A THORN IN MY SIDE

I thought I was done with them, those strange plants that seemed to have arrived from an alien world where the rules governing growth and form were entirely different from those I knew.

Now, they were back, knocking at the door of my imagination, asking me if I might consider returning to a subject that I thought I’d finished with earlier in my career, cacti. 

Back then, I was more interested in form and color than in the plants themselves. As a watercolorist, I was able to explore both of these aspects by disconnecting cacti - plants I’d first awakened to on a visit to Arizona — from their natural surroundings. I saw them as solitary figures, divorced from the landscapes where they lived and thrived. The watercolors of that period may have been more about painting than about cactus.

Maybe that’s why cacti were beckoning to me some 40 years later. Were they insisting that I take another look?

Hence, the title of this series, “A Thorn In My Side”. The plants weren’t finished with me.

Not that they totally had vanished from my life. There’s an anthropomorphic, kitschy side of cacti that has inspired many silly interpretations  -  salt and pepper shakers, tableware and other semi-useful items. After I received a few cactus salt-and-pepper shakers as gifts, I began to collect them. These often whimsical creations still amuse me. My collection now numbers close to 500.
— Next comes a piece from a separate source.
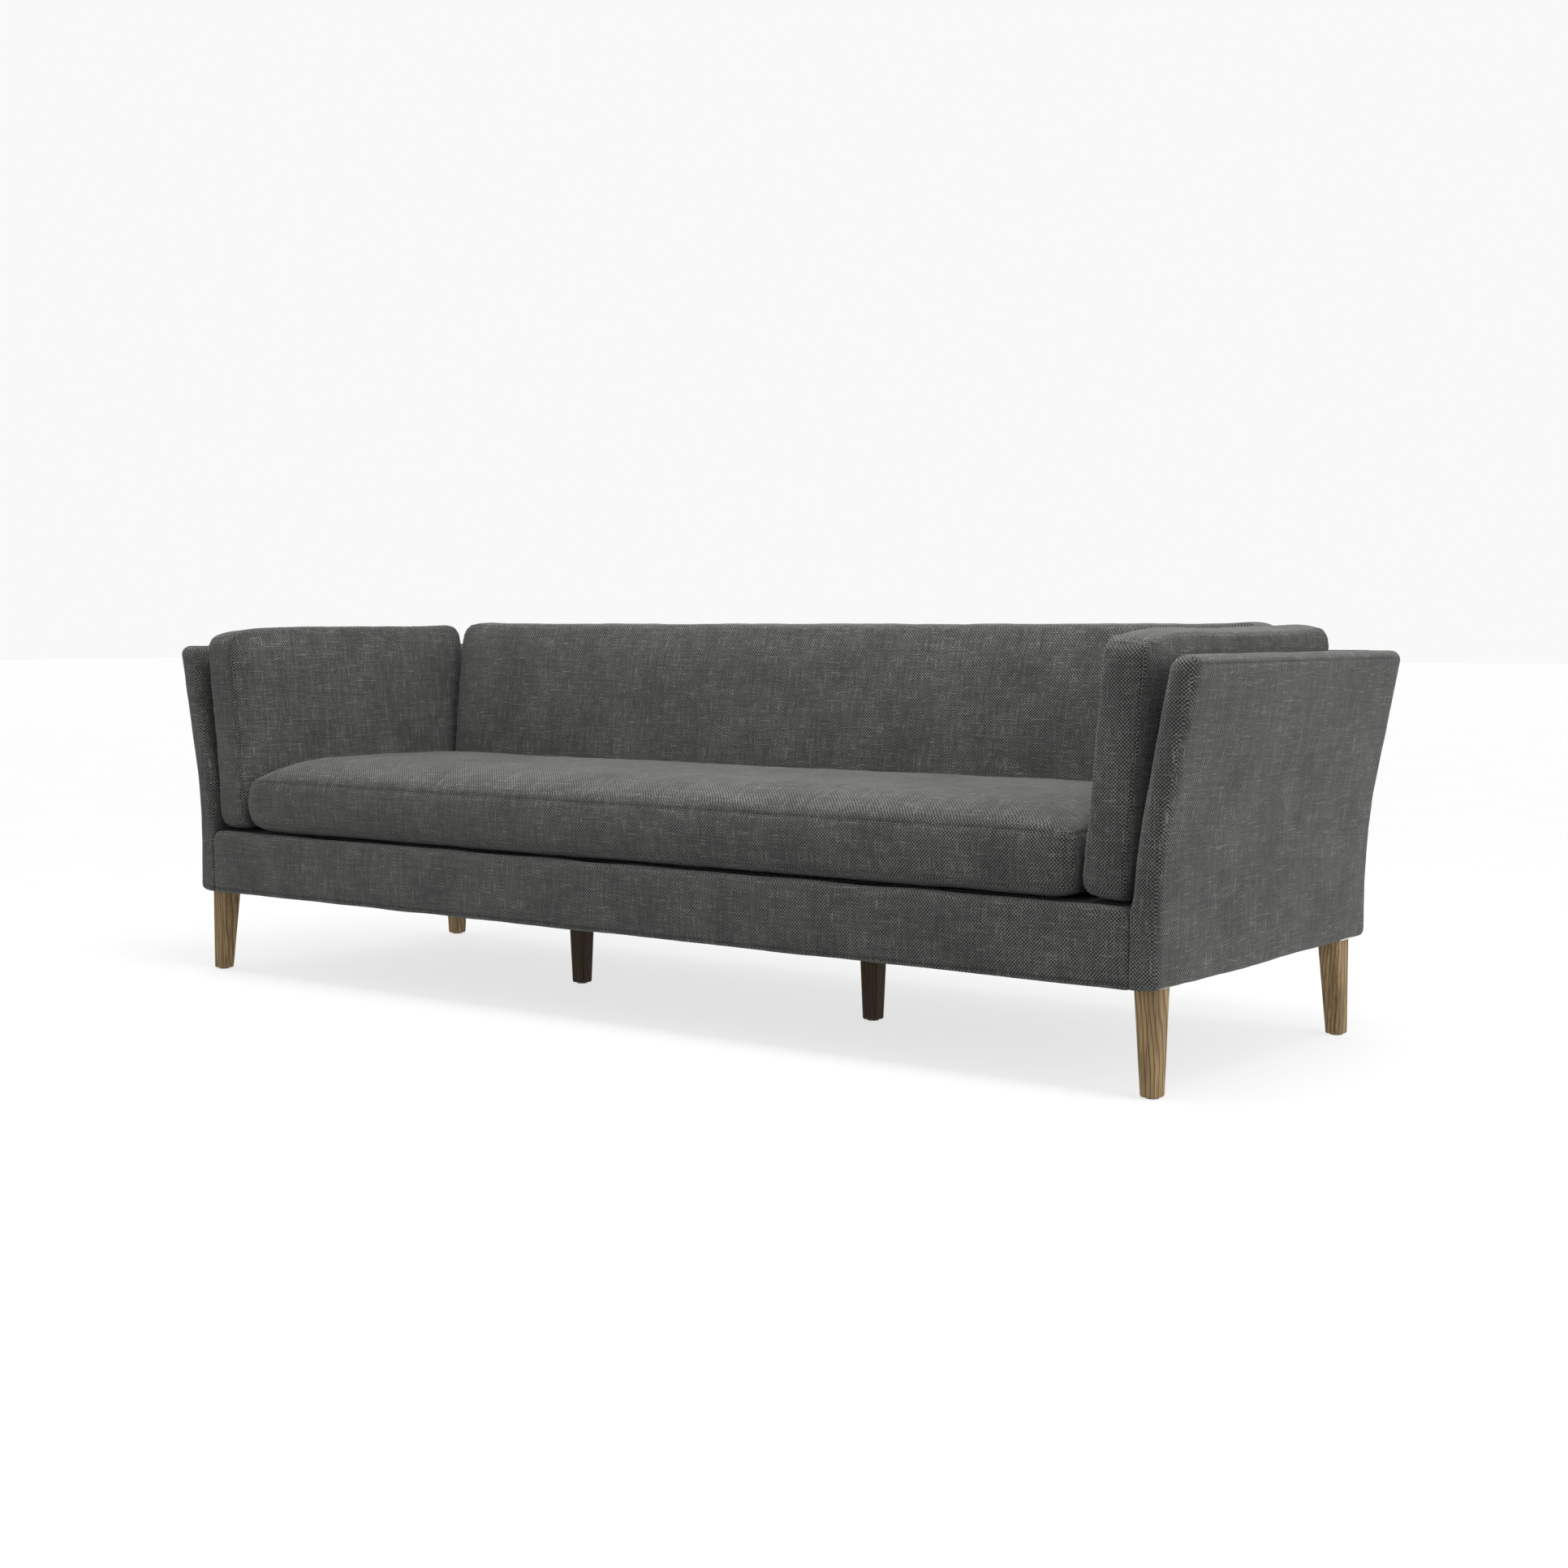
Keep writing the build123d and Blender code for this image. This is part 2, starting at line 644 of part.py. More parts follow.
def back_body_cushion(inset):
    """The back cushion: a belly in front, upright behind, wider at the top."""
    low, top = CUSHION_FLOOR + inset, BACK_TOP - inset
    foot = (BACK_FOOT_Y + inset, low)
    belly = (BACK_BELLY_Y + inset, BACK_BELLY_Z)
    head = (BACK_HEAD_Y + inset, top)
    rear_top = (BACK_REAR_Y - inset, top)
    rear_low = (BACK_REAR_Y - inset, low)
    side_view = section(
        [ThreePointArc(foot, belly, head), Line(head, rear_top), Line(rear_top, rear_low), Line(rear_low, foot)]
    )
    side_view = fillet(side_view.vertices().sort_by(Axis.Y)[-2:], BACK_EDGE_RADIUS - inset)
    half_low = BACK_HALF_WIDTH - inset
    half_top = half_low + (top - low) * math.tan(math.radians(BACK_END_LEAN))
    corners = [(-half_low, low), (half_low, low), (half_top, top), (-half_top, top)]
    front_view = make_face(Polyline(*corners, close=True))
    front_view = chamfer(front_view.vertices().sort_by(Axis.Y)[-2:], BACK_CORNER_CUT)
    wide = along_x(side_view, FAR / 2)
    deep = along_y(front_view, 0, BACK_Y)
    return (wide & deep).solid()


def zip_strip(length, slot):
    """A zip lying in X and Y: its tape with the raised chain, or the slot cut for it."""
    spare = ZIP_CLEARANCE if slot else 0
    depth = 2 * CUSHION_SKIN if slot else ZIP_THICKNESS
    tape = Box(length + 2 * spare, ZIP_WIDTH + 2 * spare, depth + 2 * spare)
    if slot:
        return tape
    chain = Pos(0, 0, ZIP_THICKNESS / 2) * Box(length - 20, ZIP_CHAIN_WIDTH, ZIP_THICKNESS * 0.8)
    slider = Pos(length / 2 - 20, 0, ZIP_THICKNESS * 0.6) * Box(12, 8, ZIP_THICKNESS * 1.2)
    return tape + chain + slider


def seat_zip(slot=False):
    z = (SEAT_LOW_SEAM + SEAT_SEAM_TOP) / 2
    strip = Rot(-90, 0, 0) * zip_strip(SEAT_ZIP_LENGTH, slot)
    return Pos(0, SEAT_BACK - CUSHION_SKIN / 2, z) * strip


def side_zip(slot=False):
    strip = Rot(-90, 0, 0) * zip_strip(SIDE_ZIP_LENGTH, slot)
    return side_place(Pos(0, (SIDE_BACK - FRONT_Y) / 2 - CUSHION_SKIN / 2, 0) * strip)


def back_zip(slot=False):
    y = (BACK_FOOT_Y + BACK_REAR_Y) / 2
    strip = Rot(180, 0, 0) * zip_strip(BACK_ZIP_LENGTH, slot)
    return Pos(0, y, CUSHION_FLOOR + CUSHION_SKIN / 2) * strip


def cushion_cover(body, zip_part):
    """The sewn shell of a cushion, open where its zip sits."""
    return body(0) - body(CUSHION_SKIN) - zip_part(slot=True)


def cushion_foam(body):
    return body(CUSHION_SKIN + GAP + ZIP_THICKNESS / 2)


# ---- Assembly -----------------------------------------------------------------


def wood_parts():
    front_bolt = FRONT_LEG_FACE_Y + BOLT_INSET
    rear_bolt = REAR_LEG_FACE_Y - BOLT_INSET
    front_post = arm_post(CORE_FRONT, CORE_FRONT + FRONT_POST_WIDTH, front_bolt)
    rear_post = arm_post(CORE_BACK - REAR_POST_WIDTH, CORE_BACK, rear_bolt)
    return {
        "arm_post_front": front_post,
        "arm_post_rear": rear_post,
        "arm_top_rail": arm_top_rail(),
        "seat_rail": side_rail(),
        "stretcher": stretcher(),
        "corner_block_front": corner_block(FRONT_RAIL_BACK, 1),
        "corner_block_rear": corner_block(REAR_RAIL_FRONT, -1),
        "back_upright": back_upright(),
    }


def paired_parts():
    """Right-hand parts that have a left-hand twin."""
    parts = wood_parts()
    parts["arm_padding"] = arm_padding()
    parts["arm_cover"] = arm_cover()
    parts["leg_front"] = corner_leg(FRONT_LEG_FACE_Y, 1)
    parts["leg_rear"] = corner_leg(REAR_LEG_FACE_Y, -1)
    parts["leg_centre"] = centre_leg()
    parts["side_cushion_foam"] = cushion_foam(side_body)
    parts["side_cushion_cover"] = cushion_cover(side_body, side_zip)
    parts["side_cushion_zip"] = side_zip()
    return parts


def single_parts():
    """Parts that sit across the middle, and groups of identical pieces."""
    pad_z = INSULATOR_Z + INSULATOR_THICKNESS
    cloth_z = pad_z + DECK_PAD_THICKNESS
    return {
        "seat_rail_front": seat_rail(CORE_FRONT, FRONT_RAIL_BACK),
        "seat_rail_rear": seat_rail(REAR_RAIL_FRONT, CORE_BACK),
        "back_top_rail": back_top_rail(),
        "back_webbing": back_webbing(),
        "seat_webbing_long": seat_webbing_long(),
        "seat_webbing_cross": seat_webbing_cross(),
        "seat_insulator": deck_layer(INSULATOR_Z, INSULATOR_THICKNESS),
        "deck_padding": deck_layer(pad_z, DECK_PAD_THICKNESS),
        "deck_cloth": deck_layer(cloth_z, DECK_CLOTH_THICKNESS),
        "dust_cover": dust_cover(),
        "back_padding": back_padding(),
        "back_cover": back_cover(),
        "front_rail_padding": front_rail_padding(),
        "front_rail_cover": front_rail_cover(),
        "leg_plates": leg_plates(),
        "plate_screws": plate_screws(),
        "hanger_bolts": hanger_bolts(),
        "foot_glides": foot_glides(),
        "frame_screws": frame_screws(),
        "seat_cushion_foam": cushion_foam(seat_body),
        "seat_cushion_cover": cushion_cover(seat_body, seat_zip),
        "seat_cushion_zip": seat_zip(),
        "back_cushion_foam": cushion_foam(back_body_cushion),
        "back_cushion_cover": cushion_cover(back_body_cushion, back_zip),
        "back_cushion_zip": back_zip(),
    }


def main():
    os.makedirs("parts", exist_ok=True)
    nodes = single_parts()
    for name, shape in paired_parts().items():
        nodes[name + "_right"] = shape
        nodes[name + "_left"] = to_left(shape)
    for name, shape in nodes.items():
        export_step(shape, os.path.join("parts", name + ".step"))


main()
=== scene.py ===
import json
import math

import bpy
import numpy as np
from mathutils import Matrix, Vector, noise
from mathutils.bvhtree import BVHTree
from mathutils.kdtree import KDTree


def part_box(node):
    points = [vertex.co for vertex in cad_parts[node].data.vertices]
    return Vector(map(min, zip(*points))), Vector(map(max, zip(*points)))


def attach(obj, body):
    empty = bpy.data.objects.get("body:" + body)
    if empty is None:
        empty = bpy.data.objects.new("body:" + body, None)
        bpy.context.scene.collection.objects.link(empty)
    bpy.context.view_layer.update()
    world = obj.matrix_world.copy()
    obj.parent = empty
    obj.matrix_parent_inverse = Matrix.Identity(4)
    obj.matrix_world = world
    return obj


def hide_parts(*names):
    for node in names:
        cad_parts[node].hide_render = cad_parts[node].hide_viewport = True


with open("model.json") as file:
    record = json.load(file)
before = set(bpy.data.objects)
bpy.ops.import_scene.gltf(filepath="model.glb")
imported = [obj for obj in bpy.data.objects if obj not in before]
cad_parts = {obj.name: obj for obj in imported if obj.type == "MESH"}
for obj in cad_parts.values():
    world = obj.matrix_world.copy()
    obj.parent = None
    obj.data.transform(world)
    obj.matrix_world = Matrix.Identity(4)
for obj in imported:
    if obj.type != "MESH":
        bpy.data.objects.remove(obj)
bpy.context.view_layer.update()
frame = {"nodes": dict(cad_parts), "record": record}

# ---- Measures (metres) -----------------------------------------------------------

BASE_HALF_WIDTH = 1.172
FRAME_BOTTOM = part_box("arm_cover_right")[0].z
FRAME_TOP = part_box("arm_cover_right")[1].z
FRONT_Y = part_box("arm_cover_right")[0].y
BACK_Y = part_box("arm_cover_right")[1].y
PANEL = 0.050
FLARE_START = 0.270
FLARE_RADIUS = 1.035
FLARE_ANGLE = math.radians(11.1)
LEAN = math.radians(5.3)
CUSHION_SEAM = (0.0022, 0.0026)
FRAME_SEAM = (0.0016, 0.0022)
HEM_SEAM = (0.0018, 0.0022)
THICKNESS_STEP = 0.006
SEAM_SPREAD = (0.002, 0.005)
SWELL_LIMIT = 0.003
ZIP_HALF_WIDTH = 0.006
SIDE_ZIP_REACH = 0.155
SIDE_CUSHION_HEIGHT = 0.446
BACK_HALF_WIDTH = 1.012
BACK_END_LEAN = math.tan(math.radians(2.9))
PUFF = 0.003
TINY = 1e-9
EDGE = 1e-6


# ---- Mesh helpers ------------------------------------------------------------------


def detail(full, quick):
    return full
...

Silliness aside, this series marks a return for me in other ways, notably a return to water color. For almost two decades I had been working in oil and acrylics. I thought I’d reached the end of my interest in watercolor as my primary medium, but if I were going to take another look at these strange plants, I might as well do it in the medium in which I first confronted them.

As I began painting, I realized that I didn’t want to shortchange the bizarre and beautiful intricacies of these plants, not that I wanted the paintings to be representational. Without being literal about it, I needed to create a feeling that each cactus was connected to its environment. The precision of drawing and pattern became more important to me than they had been in the past. It felt as if I were paying off a debt.

At the same time, I felt free to bring my sense of color and organization to the work. The cacti, which can be seen as one of nature’s abstractions, became a jumping off point for my imagination. Watercolors were enhanced with acrylic flourishes that helped emphasize patterns and bring a sense of rhythm to the images.  If I were to use a shorthand, I’d say that these paintings exist at a midpoint between representation and abstraction, the place where the reality of a painting, its particular truth, emerges for me.

I hope that this series recognizes the independence of both the plants and my imagination. So, yes, the cacti have been a thorn in my side, but in my latest visit with these living sculptures, I feel as I’ve let them speak to me and, I hope, I’ve spoken back to them.

GALACTIC STORIES

My “Galactic Stories’’ began when my daughter, an electrical engineer, sent me several photographs taken by the Hubble telescope. Intrigued, I began combing through as many astronomy books as I could find, collecting historical astronomical images and scientific charts and maps.

As friends learned about my interest, they began sending me additional books and drawings. I started using their material in collages. Not only were images and ideas juxtaposed in those collages, so were the contributions of the different people who had provided me a trove of astronomical bric-a-brac.

These “Galactic Stories” are about the interaction of ideas and materials with no clear way to separate one from the other.  I might begin with a “big” idea gleaned from whatever I understand about the amazing Hubble images and other “scientific’’ matters.

But once I begin working with paint and materials, my process takes on a life of its own as I explore the nature of paint and materials and how they interact with one another. What began as idea-oriented work becomes a process-oriented exploration.

In “Galactic Stories,’’ history, science, philosophy and art collide. Tales of gods and goddesses merge with images of nebulae many light years away. The images may not always seem like they belong together, but they’re part of an encompassing continuum.

In “Sam and Streilka,” for example, a Russian dog who traveled in space is only brush strokes away from The Big Bang. It is my hope that the painting is thematically expansive — as well as visually unified.

These paintings and their use of mixed media are not an attempt to illustrate scientific ideas and theories, but to use those ideas and theories as a springboard from which to launch my paintings and collages.

Maps and charts figure into these works, as well.

Maps chart what we think we know, yet, to me, they always suggest that there’s more to discover. In this case, that discovery involves removing what is linear and time-specific in a chart (the information) and exposing its underlying skeleton (the structure), which can become a kind of abstract expression.

The paintings and collages also may be a metaphor for the always tenuous state of what we know, the way knowledge begins, morphs and transforms into something else as we learn more.

Sometimes, a mistake can be fruitful. One day in my studio, I decided to try an experiment. I would make a painting of a black hole. I later found an image in an astronomy book that looked as if I’d copied my experimental painting from it. I’d never seen the image in that book before nor was it an image of a black hole. It was the debris disk that’s now a part of “Sam and Streilka.”

I’m not entirely sure where the line between reality and imagination begins and ends. The best I can say is that the skies are full of astonishments that can expand the field of artistic play, and those are the fields in which I’m currently working.